Exercise:
Print all of the data exactly as written.

==============================

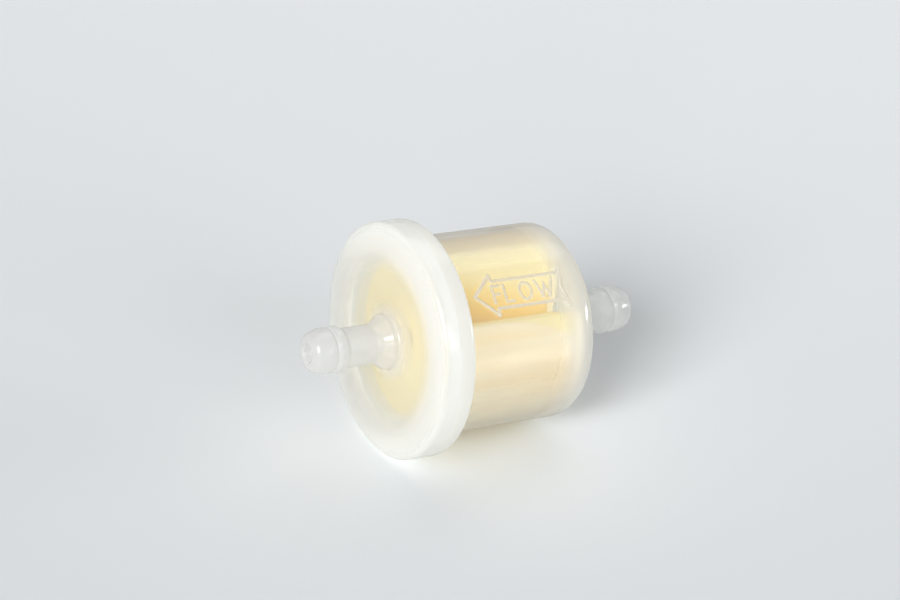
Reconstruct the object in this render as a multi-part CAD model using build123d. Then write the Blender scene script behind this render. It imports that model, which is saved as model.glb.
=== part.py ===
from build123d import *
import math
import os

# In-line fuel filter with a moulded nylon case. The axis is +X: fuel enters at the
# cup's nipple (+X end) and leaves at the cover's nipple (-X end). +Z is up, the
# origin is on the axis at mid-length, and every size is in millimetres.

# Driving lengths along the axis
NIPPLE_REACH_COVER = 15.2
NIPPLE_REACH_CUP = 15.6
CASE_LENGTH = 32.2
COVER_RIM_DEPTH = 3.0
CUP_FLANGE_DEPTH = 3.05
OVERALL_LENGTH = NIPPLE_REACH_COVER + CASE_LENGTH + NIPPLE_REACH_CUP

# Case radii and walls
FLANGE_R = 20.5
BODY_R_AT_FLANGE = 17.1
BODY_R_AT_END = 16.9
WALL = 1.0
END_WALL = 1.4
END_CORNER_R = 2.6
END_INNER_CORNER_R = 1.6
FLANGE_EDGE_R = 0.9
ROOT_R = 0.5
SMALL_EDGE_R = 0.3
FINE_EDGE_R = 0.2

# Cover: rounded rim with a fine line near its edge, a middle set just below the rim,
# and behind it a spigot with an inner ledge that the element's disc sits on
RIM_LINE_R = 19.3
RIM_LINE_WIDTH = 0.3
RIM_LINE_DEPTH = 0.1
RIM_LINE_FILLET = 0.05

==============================

Finished exercise:
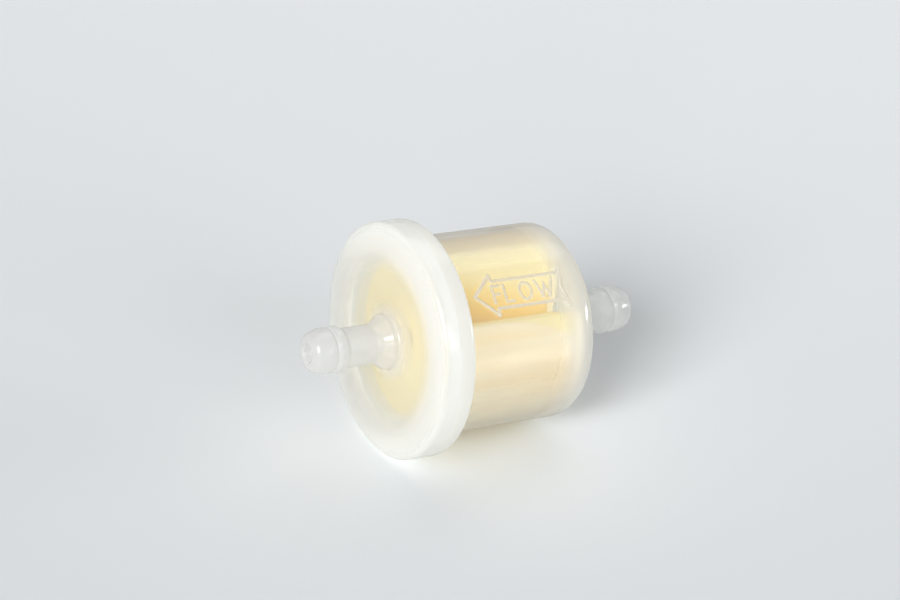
Reconstruct the object in this render as a multi-part CAD model using build123d. Then write the Blender scene script behind this render. It imports that model, which is saved as model.glb.
=== part.py ===
from build123d import *
import math
import os

# In-line fuel filter with a moulded nylon case. The axis is +X: fuel enters at the
# cup's nipple (+X end) and leaves at the cover's nipple (-X end). +Z is up, the
# origin is on the axis at mid-length, and every size is in millimetres.

# Driving lengths along the axis
NIPPLE_REACH_COVER = 15.2
NIPPLE_REACH_CUP = 15.6
CASE_LENGTH = 32.2
COVER_RIM_DEPTH = 3.0
CUP_FLANGE_DEPTH = 3.05
OVERALL_LENGTH = NIPPLE_REACH_COVER + CASE_LENGTH + NIPPLE_REACH_CUP

# Case radii and walls
FLANGE_R = 20.5
BODY_R_AT_FLANGE = 17.1
BODY_R_AT_END = 16.9
WALL = 1.0
END_WALL = 1.4
END_CORNER_R = 2.6
END_INNER_CORNER_R = 1.6
FLANGE_EDGE_R = 0.9
ROOT_R = 0.5
SMALL_EDGE_R = 0.3
FINE_EDGE_R = 0.2

# Cover: rounded rim with a fine line near its edge, a middle set just below the rim,
# and behind it a spigot with an inner ledge that the element's disc sits on
RIM_LINE_R = 19.3
RIM_LINE_WIDTH = 0.3
RIM_LINE_DEPTH = 0.1
RIM_LINE_FILLET = 0.05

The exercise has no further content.